### TASK OBJECTIVE
Take the material and output all of it exactly.

------------

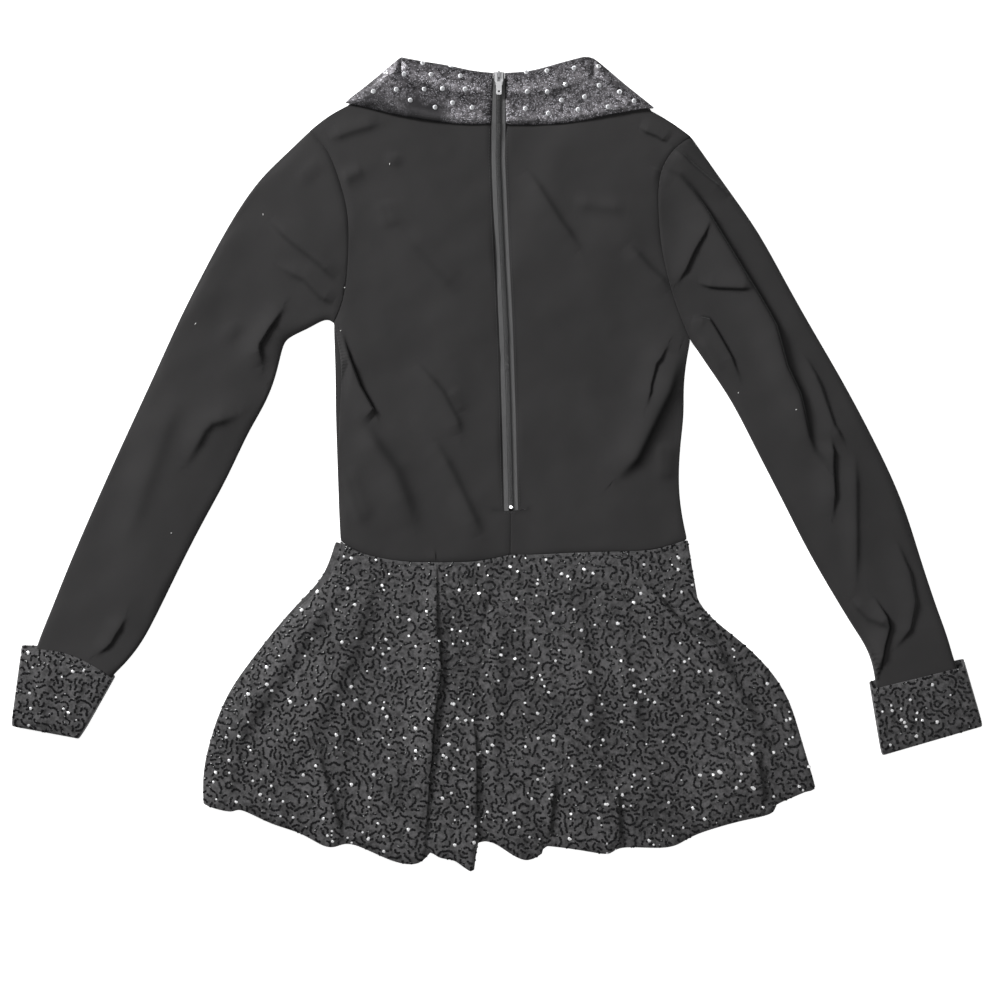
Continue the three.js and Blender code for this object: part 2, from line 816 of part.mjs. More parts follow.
function skirtBack() {
  const count = (HEM.length - 1) * HEM_STEPS;
  const hemCurve = curve(HEM);
  const bottom = Array.from({ length: count + 1 }, (_, n) => hemCurve.getPoint(n / count));
  const span = bottom[count].x - bottom[0].x;
  const waist = curve(WAIST);
  const top = bottom.map((at) => waist.getPointAt(clamp((at.x - bottom[0].x) / span, 0, 1)));
  top.forEach((at) => at.setY(at.y - SEAM));
  const left = skirtSide(SKIRT_LEFT, SKIRT_STEPS, true);
  const right = skirtSide(SKIRT_RIGHT, SKIRT_STEPS, true);
  top[0].copy(left[SKIRT_STEPS]);
  top[count].copy(right[SKIRT_STEPS]);
  const rises = new THREE.SplineCurve(HEM.map((row, n) => new THREE.Vector2(n, row.rise)));
  const under = (x, y, i, j) => {
    const fade = (1 - j / SKIRT_STEPS) ** HEM_FADE;
    return upperUnder(x, y) + Math.max(0, rises.getPoint(i / count).y) * fade;
  };
  addSequin('skirt_back', layer(patch(bottom, top, left, right), under, CLOTH));
}

const SKIRT_FRONT_ACROSS = 20;
const SKIRT_FRONT_UP = 8;

function skirtFront() {
  const left = skirtSide(SKIRT_LEFT, SKIRT_FRONT_UP, false);
  const right = skirtSide(SKIRT_RIGHT, SKIRT_FRONT_UP, false);
  const bottom = Array.from({ length: SKIRT_FRONT_ACROSS + 1 }, (_, n) => {
    const x = lerp(left[0].x, right[0].x, n / SKIRT_FRONT_ACROSS);
    const bend = 1 - ((x - FRONT_HEM.centre) / FRONT_HEM.half) ** 2;
    return new THREE.Vector2(x, FRONT_HEM.y - FRONT_HEM.sag * bend);
  });
  left[0].copy(bottom[0]);
  right[0].copy(bottom[SKIRT_FRONT_ACROSS]);
  const top = steps(curve(WAIST), SKIRT_FRONT_ACROSS);
  top.forEach((at) => at.setY(at.y - SEAM));
  top[0].copy(left[SKIRT_FRONT_UP]);
  top[SKIRT_FRONT_ACROSS].copy(right[SKIRT_FRONT_UP]);
  addSequin('skirt_front', layer(patch(bottom, top, left, right), () => 0, CLOTH));
}

const ZIP_STEPS = 26;

// A strip along the zip between two offsets from its centre line
function strip(name, fromY, toY, fromHalf, toHalf, high, addPiece) {
  addPiece(name, wall(1, ZIP_STEPS, (i, j, top) => {
    const y = lerp(fromY, toY, j / ZIP_STEPS);
    const x = centreX(y) + (i === 0 ? fromHalf(y) : toHalf(y));
    return new THREE.Vector3(x, y, zipUnder(centreX(y), y) + (top ? high : 0));
  }));
}

function zipTapes() {
  const innerHalf = COIL_HALF + GAP;
  strip('zip_tape_left', ZIP_END_Y, TAPE_TOP_Y, (y) => -zipHalf(y), () => -innerHalf, TAPE, addTape);
  strip('zip_tape_right', ZIP_END_Y, TAPE_TOP_Y, () => innerHalf, (y) => zipHalf(y), TAPE, addTape);
  const coilFromY = STOP_Y + STOP_RADIUS + GAP;
  strip('zip_coil', coilFromY, COIL_TOP_Y, () => -COIL_HALF, () => COIL_HALF, COIL_HIGH, addTape);
}

function zipStop() {
  const stop = new THREE.CylinderGeometry(STOP_RADIUS, STOP_RADIUS, STOP_HIGH, STOP_SIDES);
  stop.rotateX(Math.PI / 2);
  const x = centreX(STOP_Y);
  stop.translate(x, STOP_Y, zipUnder(x, STOP_Y) + STOP_HIGH / 2);
  addMetal('zip_stop', stop);
}

function solid(geometry) {
  const bare = geometry.clone();
  bare.deleteAttribute('normal');
  bare.deleteAttribute('uv');
  const merged = mergeVertices(bare);
  return new wasm.Manifold(new wasm.Mesh({
    numProp: 3,
    vertProperties: Float32Array.from(merged.attributes.position.array),
    triVerts: Uint32Array.from(merged.index.array),
  }));
}

function geometryOf(manifold) {
  const { vertProperties, triVerts } = manifold.getMesh();
  const geometry = new THREE.BufferGeometry();
  geometry.setAttribute('position', new THREE.BufferAttribute(vertProperties, 3));
  geometry.setIndex(new THREE.BufferAttribute(triVerts, 1));
  geometry.computeVertexNormals();
  return geometry;
}

function outline(corners) {
  return new THREE.Shape(corners.map(([x, y]) => new THREE.Vector2(x, y)));
}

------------

### RESULT OF THE TASK
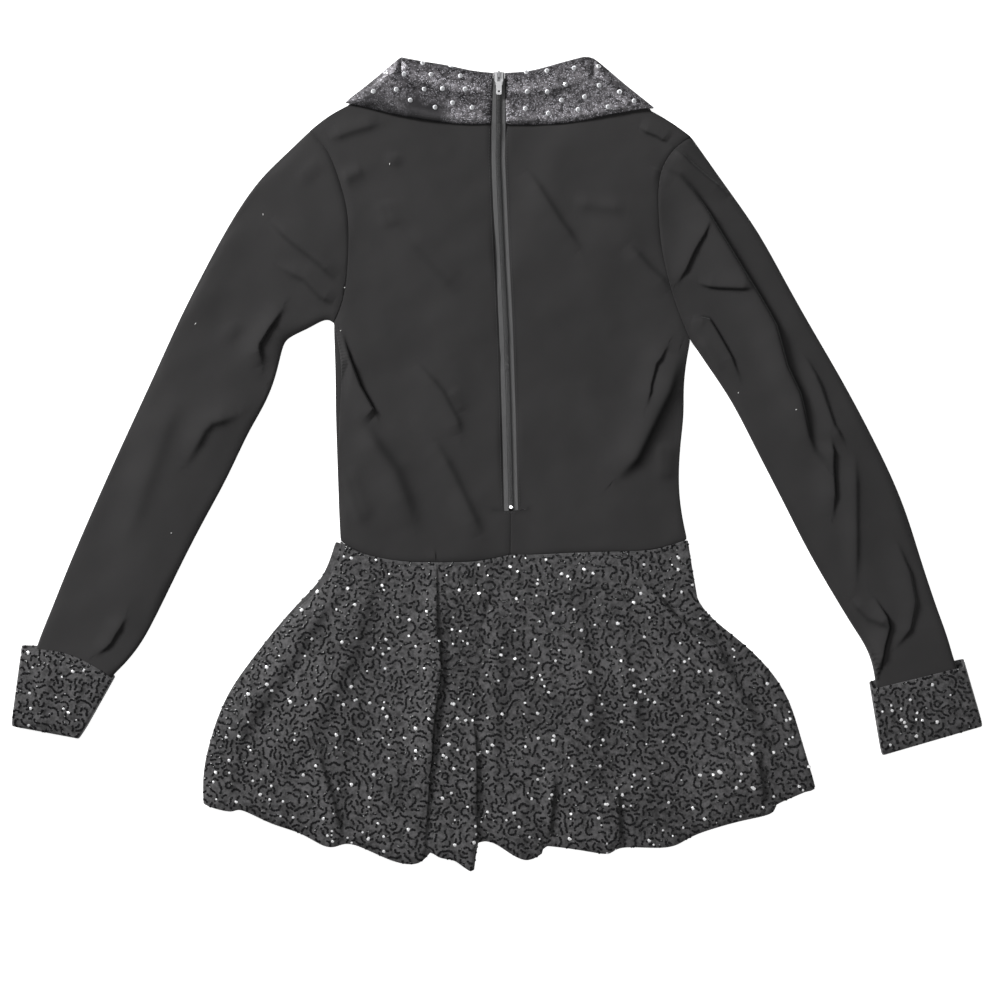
Continue the three.js and Blender code for this object: part 2, from line 816 of part.mjs. More parts follow.
function skirtBack() {
  const count = (HEM.length - 1) * HEM_STEPS;
  const hemCurve = curve(HEM);
  const bottom = Array.from({ length: count + 1 }, (_, n) => hemCurve.getPoint(n / count));
  const span = bottom[count].x - bottom[0].x;
  const waist = curve(WAIST);
  const top = bottom.map((at) => waist.getPointAt(clamp((at.x - bottom[0].x) / span, 0, 1)));
  top.forEach((at) => at.setY(at.y - SEAM));
  const left = skirtSide(SKIRT_LEFT, SKIRT_STEPS, true);
  const right = skirtSide(SKIRT_RIGHT, SKIRT_STEPS, true);
  top[0].copy(left[SKIRT_STEPS]);
  top[count].copy(right[SKIRT_STEPS]);
  const rises = new THREE.SplineCurve(HEM.map((row, n) => new THREE.Vector2(n, row.rise)));
  const under = (x, y, i, j) => {
    const fade = (1 - j / SKIRT_STEPS) ** HEM_FADE;
    return upperUnder(x, y) + Math.max(0, rises.getPoint(i / count).y) * fade;
  };
  addSequin('skirt_back', layer(patch(bottom, top, left, right), under, CLOTH));
}

const SKIRT_FRONT_ACROSS = 20;
const SKIRT_FRONT_UP = 8;

function skirtFront() {
  const left = skirtSide(SKIRT_LEFT, SKIRT_FRONT_UP, false);
  const right = skirtSide(SKIRT_RIGHT, SKIRT_FRONT_UP, false);
  const bottom = Array.from({ length: SKIRT_FRONT_ACROSS + 1 }, (_, n) => {
    const x = lerp(left[0].x, right[0].x, n / SKIRT_FRONT_ACROSS);
    const bend = 1 - ((x - FRONT_HEM.centre) / FRONT_HEM.half) ** 2;
    return new THREE.Vector2(x, FRONT_HEM.y - FRONT_HEM.sag * bend);
  });
  left[0].copy(bottom[0]);
  right[0].copy(bottom[SKIRT_FRONT_ACROSS]);
  const top = steps(curve(WAIST), SKIRT_FRONT_ACROSS);
  top.forEach((at) => at.setY(at.y - SEAM));
  top[0].copy(left[SKIRT_FRONT_UP]);
  top[SKIRT_FRONT_ACROSS].copy(right[SKIRT_FRONT_UP]);
  addSequin('skirt_front', layer(patch(bottom, top, left, right), () => 0, CLOTH));
}

const ZIP_STEPS = 26;

// A strip along the zip between two offsets from its centre line
function strip(name, fromY, toY, fromHalf, toHalf, high, addPiece) {
  addPiece(name, wall(1, ZIP_STEPS, (i, j, top) => {
    const y = lerp(fromY, toY, j / ZIP_STEPS);
    const x = centreX(y) + (i === 0 ? fromHalf(y) : toHalf(y));
    return new THREE.Vector3(x, y, zipUnder(centreX(y), y) + (top ? high : 0));
  }));
}

function zipTapes() {
  const innerHalf = COIL_HALF + GAP;
  strip('zip_tape_left', ZIP_END_Y, TAPE_TOP_Y, (y) => -zipHalf(y), () => -innerHalf, TAPE, addTape);
  strip('zip_tape_right', ZIP_END_Y, TAPE_TOP_Y, () => innerHalf, (y) => zipHalf(y), TAPE, addTape);
  const coilFromY = STOP_Y + STOP_RADIUS + GAP;
  strip('zip_coil', coilFromY, COIL_TOP_Y, () => -COIL_HALF, () => COIL_HALF, COIL_HIGH, addTape);
}

function zipStop() {
  const stop = new THREE.CylinderGeometry(STOP_RADIUS, STOP_RADIUS, STOP_HIGH, STOP_SIDES);
  stop.rotateX(Math.PI / 2);
  const x = centreX(STOP_Y);
  stop.translate(x, STOP_Y, zipUnder(x, STOP_Y) + STOP_HIGH / 2);
  addMetal('zip_stop', stop);
}

function solid(geometry) {
  const bare = geometry.clone();
  bare.deleteAttribute('normal');
  bare.deleteAttribute('uv');
  const merged = mergeVertices(bare);
  return new wasm.Manifold(new wasm.Mesh({
    numProp: 3,
    vertProperties: Float32Array.from(merged.attributes.position.array),
    triVerts: Uint32Array.from(merged.index.array),
  }));
}

function geometryOf(manifold) {
  const { vertProperties, triVerts } = manifold.getMesh();
  const geometry = new THREE.BufferGeometry();
  geometry.setAttribute('position', new THREE.BufferAttribute(vertProperties, 3));
  geometry.setIndex(new THREE.BufferAttribute(triVerts, 1));
  geometry.computeVertexNormals();
  return geometry;
}

function outline(corners) {
  return new THREE.Shape(corners.map(([x, y]) => new THREE.Vector2(x, y)));
}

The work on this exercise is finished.